1. Half A King (Shattered Sea #1) by Joe Abercrombie
Half A King is a slow burner. I didn't close it with a feeling of "Wow, this was incredible!" I certainly liked it--more than liked it, actually--but I didn't love it at the time. The longer it sits in the back of my mind, though, the more I fall in love with it. It's the story of an underdog prince, Yarvi, fighting to reclaim his kingdom with only one good hand. Yarvi is what makes this book truly great. His personality shines through Joe Abercrombie's writing. It makes you feel for him, cheering him on even when it looks like he's doomed to fail. It's a book full of nuance, betrayal, and depth. The plotting is brilliant; the twists begin almost as soon as the book itself. It's full of other characters besides Yarvi who are likable, real, and well-written. What else can I say? It's amazing.

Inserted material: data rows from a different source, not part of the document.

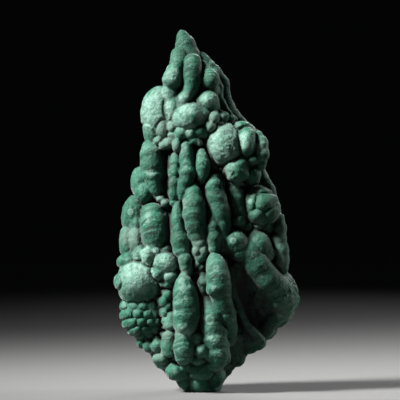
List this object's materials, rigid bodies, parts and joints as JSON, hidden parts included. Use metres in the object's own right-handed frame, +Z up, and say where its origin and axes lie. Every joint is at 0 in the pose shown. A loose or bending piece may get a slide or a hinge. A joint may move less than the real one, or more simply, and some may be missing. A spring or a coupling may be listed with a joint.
{
  "type": "malachite specimen",
  "caption": "Upright natural malachite specimen: one grown mass of hanging banded fingers and rounded lobes, standing on its flat broken base.",
  "frame": {"origin": "middle of the flat broken base, on the surface it stands on", "axes": "+Z up along the growth to its pointed tip, -Y out of the front, where the fingers hang, +X to the right across the growth seen from the front"},
  "size_m": [0.0727, 0.0438, 0.1437],
  "materials": {
    "malachite": "dull velvety natural crust, pale on the swells, deep green in the growth bands and creases"
  },
  "bodies": {
    "root": {"specimen": "malachite"}
  },
  "joints": []
}
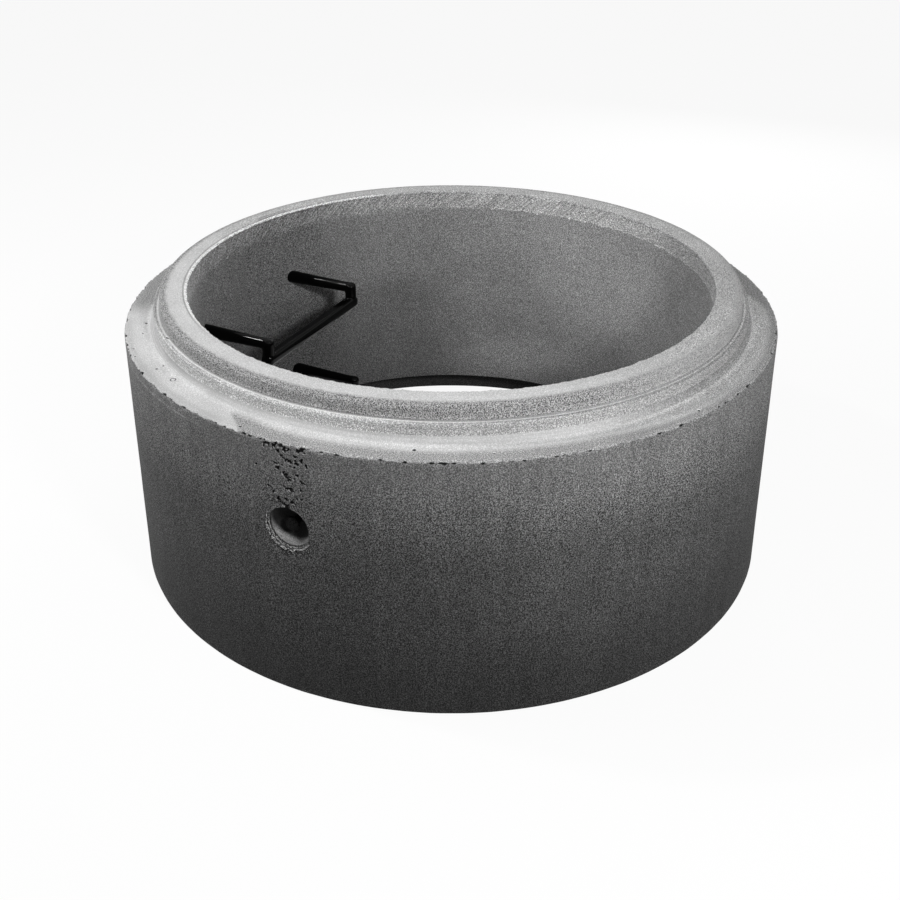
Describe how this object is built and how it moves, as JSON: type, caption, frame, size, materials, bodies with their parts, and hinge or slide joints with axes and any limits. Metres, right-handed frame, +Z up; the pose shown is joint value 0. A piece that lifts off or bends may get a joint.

Read it.
Least Favorite Book of 2014: The Young World by Chris Weitz
2014 Reading Statistics (as of 12/27/14)
Books read: 72 (down 19 from last year)
Average rating: 3.5 (up 0.1)
Total pages read: 27,490 (down 7968)
Average pages per book: 381.8 (down 0.6)
Average pages read per day: 76.1 (down 21.1)
Average number of days to read one book: 5 (up 1.1)
Not surprisingly, I read far fewer books this year than I have the past few years. College will do that to a person. It didn't help that I hit a reading slump around August that kept going for a few months. I attribute this to college, as well: pre-move-in nerves and distraction. As August progressed, I found it increasingly difficult to focus on reading. Combine this with a string of several books that didn't impress me, and it all adds up to a reading slump.
I've had to adjust my reading habits, but it seems to be working out. I'm not sure when I'll be able to get back to reading 90+ books a year. As much as I'd love to set that goal for next year, it's unlikely to happen. Still, I was worried that I wouldn't have time to read at all in college, but so far, I've been making the time, even if it is just fifteen minutes a night.
Here's to next year's books!
What were your favorite books of 2014? Least favorites?